The behavior of the TFP and its components are better appreciated in the long term, which is why it is helped by the research of Reyes-Mondragón (2019) who also applies the Malmquist methodology, but for a longer period 1966-2003. The results of this author show that in the last period 1993-2003, both efficiency (1,082) and pure technological change (1,074) have increased, and this situation has been reflected in the TFP estimations (1,170). In this sense, the research corroborates the idea that Peru's long-term growth can be sustainable if it continues to improve its efficiency indicators that go hand in hand with institutional change.
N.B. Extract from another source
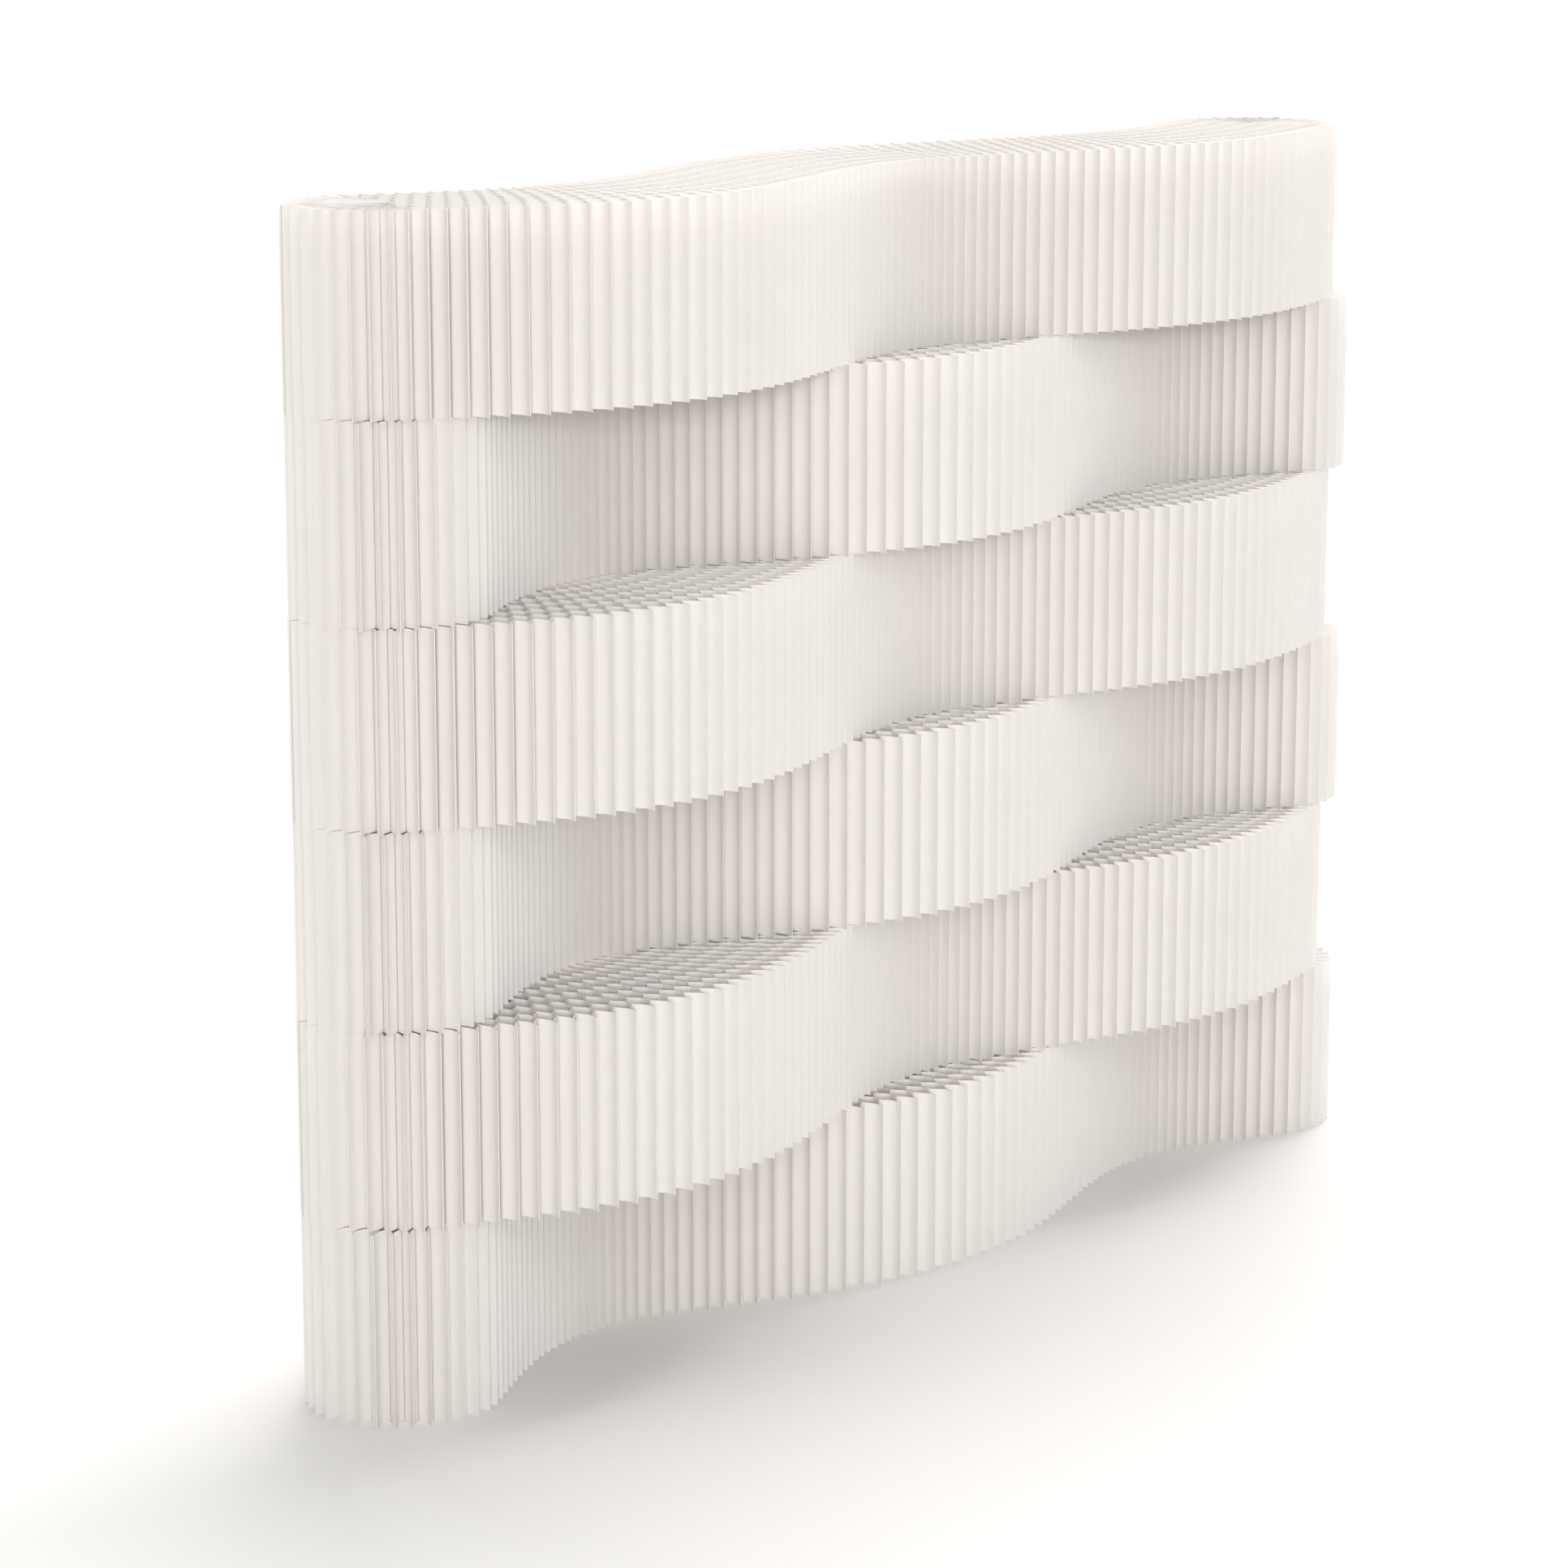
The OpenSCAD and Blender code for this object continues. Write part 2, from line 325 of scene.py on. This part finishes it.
def paper_material(finishes):
    """Thin paper that lets some light through, which warms the hollows between the sheets. Its colour
    carries a painted shade in the pleats' valleys.
    """
    material = fibre_material(
        "White Paper", finishes.paper, finishes.paper_shade,
        fibre_size=700.0, mottle_size=7.0, contrast=0.7, relief=0.0001,
    )
    tree = material.node_tree
    surface = tree.nodes["Principled BSDF"]
    through = tree.nodes.new("ShaderNodeBsdfTranslucent")
    through.inputs["Color"].default_value = (*finishes.paper, 1)
    both = tree.nodes.new("ShaderNodeMixShader")
    both.inputs["Fac"].default_value = finishes.glow
    # Painted shade: this attribute mixes the paper towards the valley shade colour in the pleats' valleys
    # and along their walls
    line = tree.nodes.new("ShaderNodeAttribute")
    line.attribute_name = "Painted Valley Shade"
    painted_shade_mix = tree.nodes.new("ShaderNodeMix")
    painted_shade_mix.data_type = "RGBA"
    painted_shade_mix.inputs["B"].default_value = (*finishes.glue, 1)
    paper = surface.inputs["Base Color"].links[0].from_socket
    link(
        tree,
        (line.outputs["Fac"], painted_shade_mix.inputs["Factor"]),
        (paper, painted_shade_mix.inputs["A"]),
        (painted_shade_mix.outputs["Result"], surface.inputs["Base Color"]),
        (surface.outputs["BSDF"], both.inputs[1]),
        (through.outputs["BSDF"], both.inputs[2]),
        (both.outputs["Shader"], tree.nodes["Material Output"].inputs["Surface"]),
    )
    return material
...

It is argued that the institutional framework plays a fundamental role in the growth of the Latin American economy, particularly because it is in the institutions where incentives, regulation and legal support are found so that the economies carry out productive activities that contribute to the country's product.

Within the institutional framework, this research also supports the need for more in-depth studies that make up the different institutional approaches to scrutinize the areas of opportunity that Peru has in the coming years. One of the most important institutions is the one involved in the innovation process, known within the literature as the National Innovation System (SNI, Sistema Nacional de Innovación). A study that analyzes in greater detail the functioning of the SIN, with a mixed type study methodology, may provide evidence of whether the Peruvian economy has developed technological capabilities for the use of technological progress or has lagged behind in this area. This topic is left as a research agenda for specialists to resume and complement public policies that lead Peru to economic growth and sustainable social development.